Back in mid-June, just a week before the floods, we committed to a tech timeout – a challenge to abandon all electronics for an hour a day for the summer. Maybe even (probably) forever. It seemed easy enough – like Earth Hour, only without the candles and I can still use my oven.
In Calgary in early summer there was no shortage of distractions – we helped out where we could, and were out without electronics without even thinking about it – but often I was busy and glued to my computer and to twitter, because social media outreach was such a big part of the flood relief efforts. So I’m not sure throughout the end and early July I actually succeeded in unplugging for an hour at a time when I wasn’t asleep, but the boys did. We had decided to do cooking classes, and so started a few around the abrupt and early end of school. Being relieved of their class schedule meant W wasn’t overly keen on recreating the student-teacher scenario at home, but doing is learning, whether or not it’s structured as such. Often, they came up with their own projects.
W & B made their own chokecherry jam (this batch with my sister) and had a stand, lemonade-style.
We made homemade naan, then used the leftovers (believe it or not, there were some) for pizza, topped with fresh basil, scraps of prosciutto and fresh mozzarella.
And then it got easier when we packed our bags, loaded up the car and headed to Tofino.
If at all possible, I recommend distractions like this to divert your eyes away from the Twitter screen.
Still, even on the beach and away from everything I found myself pulling my phone out of my pocket all the time. Just to check. Just to tweet. Just to share a picture or an idea or send someone a note while the thought was in my head. (Being on the beach is also conducive to enlightened ideas.) I had a hard time disconnecting.
I taught W how to make a lattice. Something every 8 year old boy needs to know, right?
Turns out we made lots of pies. And galettes – this one with peaches and plums and berries.
Our 22 year old nephew has a birthday the day after W every summer. He requests pumpkin pie. Easiest filling for a kid to make with a whisk and bowl. If it cracks, smother it with whipped cream.
(Do this anyway.)
We made fresh pitas! So fun. And so delish with hummus.
We went out with buckets and picked blackberries. W asked if he could add some to chocolate chip cookies. Chewy, buttery brown sugar dough and juicy, tart blackberries? Brilliant.
Did you hear the one about the Nutella s’mores on homemade graham crackers? Everyone loved the graham crackers enough to plow through an entire batch on their own – no marshmallows required.
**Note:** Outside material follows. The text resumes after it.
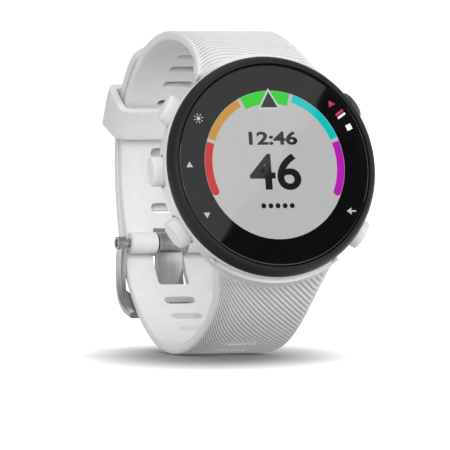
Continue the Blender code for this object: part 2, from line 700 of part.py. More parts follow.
def cut_slots(strap, name, angles, outer):
    """Cuts one slot across a strap half at each angle."""
    slots = bmesh.new()
    for angle in angles:
        add_plate(slots, stadium((-slot_span, 0), (slot_span, 0), SLOT_HALF_WIDTH, 5),
                  -STRAP_THICKNESS, STRAP_THICKNESS,
                  loop_frame(outer(angle) - STRAP_THICKNESS / 2, angle))
    shape_with(strap, name, slots, loop_place)


lower_slots = [LOWER_SLOT_START + step * LOWER_SLOT_PITCH for step in range(LOWER_SLOT_COUNT)]
clear_of_window = SLOT_HALF_WIDTH / STRAP_OUTER + math.radians(2)
cut_slots(strap_lower, "lower_slots", [
    angle for angle in lower_slots
    if not WINDOW_SLOT_START - clear_of_window < angle < WINDOW_SLOT_END + clear_of_window
], lower_outer)
cut_slots(strap_upper, "upper_slots", [
    UPPER_SLOT_START + step * UPPER_SLOT_PITCH + step ** 2 * UPPER_SLOT_SPREAD
    for step in range(UPPER_SLOT_COUNT)
], upper_outer)

window_middle = (WINDOW_SLOT_START + WINDOW_SLOT_END) / 2
window_half = (WINDOW_SLOT_END - WINDOW_SLOT_START) / 2 * STRAP_OUTER
tongue_window = bmesh.new()
add_plate(tongue_window, rounded_box(SLOT_HALF_LENGTH, window_half, 0.0008), -0.002, 0.002,
          loop_frame(STRAP_OUTER - STRAP_THICKNESS / 2, window_middle))
shape_with(strap_lower, "tongue_window", tongue_window, loop_place)

# ----------------------------------------------------------------------- buckle
tongue_room = TONGUE_WIDTH / 2 + GAP
tongue_gap = bmesh.new()
add_plate(tongue_gap, rounded_box(0.0029, 0.0034, 0.0005), -tongue_room, tongue_room,
          Matrix.Translation((0, -0.0006, 0)))
shape_with(strap_upper, "tongue_gap", tongue_gap, side_pin)
pin_bore = bmesh.new()
add_plate(pin_bore, ellipse(BUCKLE_PIN_RADIUS + PIN_CLEARANCE, BUCKLE_PIN_RADIUS + PIN_CLEARANCE, 12),
          -ROLL_HALF_WIDTH - PAST_FACE, ROLL_HALF_WIDTH + PAST_FACE)
shape_with(strap_upper, "pin_bore", pin_bore, side_pin)

frame_inner = max(ROLL_HALF_WIDTH, TAIL_HALF_WIDTH) + GAP
frame_half = frame_inner + FRAME_ARM_WIDTH
turned("buckle_pin", [
    (0, -frame_half + 0.0002),
    (BUCKLE_PIN_RADIUS, -frame_half + 0.0002),
    (BUCKLE_PIN_RADIUS, frame_half - 0.0002),
    (0, frame_half - 0.0002),
], steel, side_pin, 12)


bar_ring = STRAP_OUTER + GAP + FRAME_THICKNESS / 2


def arm_path(arm_steps=7, bar_steps=3):
    """Middle line of the frame: bowed side arms from the pin, then the front bar."""
    start = pin_centre
    end = loop_point(bar_ring, FRAME_BAR_START)
    along = Vector((0, math.cos(FRAME_BAR_START), -math.sin(FRAME_BAR_START)))
    bend = end - along * FRAME_ARM_LEAD
    points = []
    for step in range(arm_steps):
        share = step / arm_steps
        points.append(start * (1 - share) ** 2 + bend * 2 * share * (1 - share) + end * share ** 2)
    for step in range(bar_steps + 1):
        turn = FRAME_BAR_START + (FRAME_BAR_END - FRAME_BAR_START) * step / bar_steps
        points.append(loop_point(bar_ring, turn))
    return points


path = arm_path()
end_insets = {0: 0.0012, 1: 0.0003}
ease_edge = FRAME_THICKNESS * 0.28
sections = []
for step, point in enumerate(path):
    ahead = path[min(step + 1, len(path) - 1)] - path[max(step - 1, 0)]
    normal = Vector((0, ahead.z, -ahead.y)).normalized() * FRAME_THICKNESS / 2
    half = frame_half - end_insets.get(len(path) - 1 - step, 0)
    side = normal.normalized() * (FRAME_THICKNESS / 2 - ease_edge)
    sections.append([point - pin_centre + offset for offset in (
        Vector((-half, 0, 0)) - side, Vector((-half, 0, 0)) + side,
        Vector((-half + ease_edge, 0, 0)) + normal, Vector((half - ease_edge, 0, 0)) + normal,
        Vector((half, 0, 0)) + side, Vector((half, 0, 0)) - side,
        Vector((half - ease_edge, 0, 0)) - normal, Vector((-half + ease_edge, 0, 0)) - normal)])
frame_bm = bmesh.new()
add_sweep(frame_bm, sections)
buckle_frame = solid("buckle_frame", frame_bm, steel, pin_place)
eyes = bmesh.new()
eye_face = frame_half + 0.0002
add_plate(eyes, ellipse(FRAME_EYE_RADIUS, FRAME_EYE_RADIUS, SMALL_STEPS), -eye_face, eye_face)
shape_with(buckle_frame, "frame_eyes", eyes, side_pin, "UNION")

# The window between the arms is everything from behind the pin to the front bar.
bar_edge = loop_point(STRAP_OUTER, FRAME_BAR_START) - pin_centre
opening = bmesh.new()
add_plate(opening, [(-frame_inner, 0.004), (-frame_inner, bar_edge.z + 0.0012),
                    (-frame_inner + 0.0012, bar_edge.z), (frame_inner - 0.0012, bar_edge.z),
                    (frame_inner, bar_edge.z + 0.0012), (frame_inner, 0.004)], -0.006, 0.008,
          Matrix(((1, 0, 0, 0), (0, 0, 1, 0), (0, 1, 0, 0), (0, 0, 0, 1))))
shape_with(buckle_frame, "frame_opening", opening, pin_place)
eye_bore = bmesh.new()
eye_radius = BUCKLE_PIN_RADIUS + PIN_CLEARANCE
add_plate(eye_bore, ellipse(eye_radius, eye_radius, 12), -frame_half - PAST_FACE, frame_half + PAST_FACE)
shape_with(buckle_frame, "frame_eye_bore", eye_bore, side_pin)
notch = bmesh.new()
add_plate(notch, rounded_box(tongue_room, 2 * FRAME_THICKNESS, 0.0003), GAP, 2 * FRAME_THICKNESS,
          Matrix.Translation(-pin_centre) @ loop_frame(STRAP_OUTER + GAP, math.radians(124)))
shape_with(buckle_frame, "bar_notch", notch, pin_place)

# The tongue leaves the pin, passes out through the stretched slot and rests on the bar.
tongue_line = [
    Vector((0, 0.0009, -0.0003)),
    loop_point(STRAP_OUTER - 0.0013, math.radians(107.8)) - pin_centre,
    loop_point(STRAP_OUTER - 0.0005, math.radians(111.5)) - pin_centre,
    loop_point(STRAP_OUTER + 0.0001, math.radians(114.8)) - pin_centre,
    loop_point(STRAP_OUTER + 0.0012, math.radians(118.6)) - pin_centre,
    loop_point(STRAP_OUTER + 0.0017, math.radians(122.0)) - pin_centre,
    loop_point(STRAP_OUTER + 0.0016, math.radians(127.6)) - pin_centre,
]
tongue_tip = len(tongue_line) - 1
sections = []
for step, point in enumerate(tongue_line):
    ahead = tongue_line[min(step + 1, tongue_tip)] - tongue_line[max(step - 1, 0)]
    normal = Vector((0, ahead.z, -ahead.y)).normalized() * TONGUE_THICKNESS / 2
    half = TONGUE_WIDTH / 2 - (TONGUE_TAPER if step == tongue_tip else 0)
    across = Vector((half, 0, 0))
    sections.append([point - across - normal, point - across + normal,
                     point + across + normal, point + across - normal])
tongue_bm = bmesh.new()
add_sweep(tongue_bm, sections)
tongue = solid("buckle_tongue", tongue_bm, steel, pin_place)
tongue_roll = bmesh.new()
add_plate(tongue_roll, ellipse(TONGUE_ROLL, TONGUE_ROLL, SMALL_STEPS), -TONGUE_WIDTH / 2,
          TONGUE_WIDTH / 2)
shape_with(tongue, "tongue_roll", tongue_roll, side_pin, "UNION")
tongue_bore = bmesh.new()
add_plate(tongue_bore, ellipse(eye_radius, eye_radius, 12), -TONGUE_WIDTH, TONGUE_WIDTH)
shape_with(tongue, "tongue_bore", tongue_bore, side_pin)

# ----------------------------------------------------------------------- keeper
keeper_start = KEEPER_ANGLE - KEEPER_SWEEP / 2
keeper_end = KEEPER_ANGLE + KEEPER_SWEEP / 2
hole_half = upper_half_width(keeper_start - KEEPER_TRAVEL) + GAP
hole_inner = upper_outer(keeper_end + KEEPER_TRAVEL) - STRAP_THICKNESS - GAP
hole_outer = lower_outer(keeper_start - KEEPER_TRAVEL) + GAP


def keeper_sections(start, end, half_width, inner, outer, corner, count):
    """Rings of a square tube's outline, bent round the loop."""
    half_height = (outer - inner) / 2
    outline = rounded_box(half_width, half_height, corner)
    middle = (outer + inner) / 2
    angles = [start + (end - start) * step / count for step in range(count + 1)]
    return [[loop_point(middle + y, angle, x) for x, y in outline] for angle in angles]


keeper_bm = bmesh.new()
add_sweep(keeper_bm, keeper_sections(keeper_start, keeper_end, hole_half + KEEPER_WALL,
                                     hole_inner - KEEPER_WALL, hole_outer + KEEPER_WALL,
                                     KEEPER_WALL * 1.3, 5))
keeper = solid("strap_keeper", keeper_bm, silicone, loop_place)
keeper_hole = bmesh.new()
add_sweep(keeper_hole, keeper_sections(keeper_start - 0.05, keeper_end + 0.05, hole_half,
                                       hole_inner, hole_outer, KEEPER_WALL * 0.5, 7))
shape_with(keeper, "keeper_hole", keeper_hole, loop_place)
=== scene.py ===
"""Looks for a small round GPS running watch with a buckled white silicone strap.

The watch is drawn in the case's own frame, in metres: X runs from 9 to 3 o'clock,
Y from the glass into the wrist, Z from 6 to 12 o'clock.  The case leans back.
"""

import math

import bmesh
import bpy
from mathutils import Matrix, Vector


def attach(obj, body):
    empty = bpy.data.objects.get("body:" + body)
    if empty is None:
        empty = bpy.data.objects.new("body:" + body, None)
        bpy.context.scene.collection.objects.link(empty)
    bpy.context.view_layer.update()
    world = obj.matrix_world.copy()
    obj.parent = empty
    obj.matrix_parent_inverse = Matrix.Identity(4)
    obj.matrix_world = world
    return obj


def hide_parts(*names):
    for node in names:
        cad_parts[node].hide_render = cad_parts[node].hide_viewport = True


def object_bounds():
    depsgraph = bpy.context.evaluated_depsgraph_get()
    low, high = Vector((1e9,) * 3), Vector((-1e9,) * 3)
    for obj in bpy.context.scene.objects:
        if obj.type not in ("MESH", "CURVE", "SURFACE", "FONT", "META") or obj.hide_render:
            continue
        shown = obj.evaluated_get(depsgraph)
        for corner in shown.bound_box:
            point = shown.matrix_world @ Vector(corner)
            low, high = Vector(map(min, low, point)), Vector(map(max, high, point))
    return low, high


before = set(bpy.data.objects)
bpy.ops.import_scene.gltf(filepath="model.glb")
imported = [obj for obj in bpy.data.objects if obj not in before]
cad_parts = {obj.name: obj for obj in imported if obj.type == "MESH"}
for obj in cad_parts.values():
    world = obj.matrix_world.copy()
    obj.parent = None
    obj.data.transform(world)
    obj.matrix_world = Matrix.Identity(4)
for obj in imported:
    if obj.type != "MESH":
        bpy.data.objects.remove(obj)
cad_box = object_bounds()

# --- Middle case ---------------------------------------------------------------
# The middle of the case is one white fibre-filled polymer moulding with four strap
# lugs. Its skin is satin with a fine mould grain, and its edges are slightly eased.
case_radius = 0.01975
case_thickness = 0.0114
lean_degrees = -11.1
lean = (Matrix.Rotation(math.radians(lean_degrees), 4, "X")
        @ Matrix.Translation((0, -case_thickness, 0)))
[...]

We started to treat tech time as the exception, planning it for an hour here and there, sometimes in a particular location, like the Driftwood Cafe on the bottom of the Wick. We’d go for lattes and (real) hot chocolate and veg out on our electronics for an hour before getting outside again.
Unplugging in the evenings forced us out into the community to find other things to do – like go to the annual Tofino Lantern Festival. We had seen posters in town, and the boys dragged their feet and moped about it. It turned out to be amazing – the Botanical Gardens and surrounding forest fully decorated in lights… candles in jars showing your way down the paths, local bands and food and kids with homemade lanterns – magical.
We made another batch of sea salt – strain seawater through a coffee filter, apply heat. A wide skillet provides more surface area, making it go faster. I’ll never get tired of being able to make my own salt.
Things I learned: it’s not hard to unplug everyone for an hour, but making a point of it – and of spending that time paying attention to each other – is a reminder (and a lesson to W) that electronics tend to alienate us: just because we’re all physically together, in the same room, doesn’t mean we’re connected. (To each other, that is.)
Back in Calgary it’s hard not to revert, in the name of catching up. But we’re still making a point of unplugging for at least an hour a day. And often that time is spent baking.
Everyone needs a good muffin recipe in the fall, right? Kids nor not, you need to eat. And if you can eat something warm that makes your house smell good in the morning, all the better.
Honey Banana Muffins
3 very ripe bananas
1/3 cup honey (creamed or liquid is fine)
1/4 cup canola oil
1 large egg
1 tsp. vanilla
1 1/2 cups all-purpose flour
1 tsp. baking soda
1/4 tsp. salt
Preheat the oven to 375F.
In a large bowl, mash the bananas with the honey, oil, egg and vanilla. Add the flour, soda and salt.
Divide the batter among 10-12 paper-lined muffin cups, filling them almost full, and bake for 20 minutes, or until golden and springy to the touch. Makes about 10 muffins.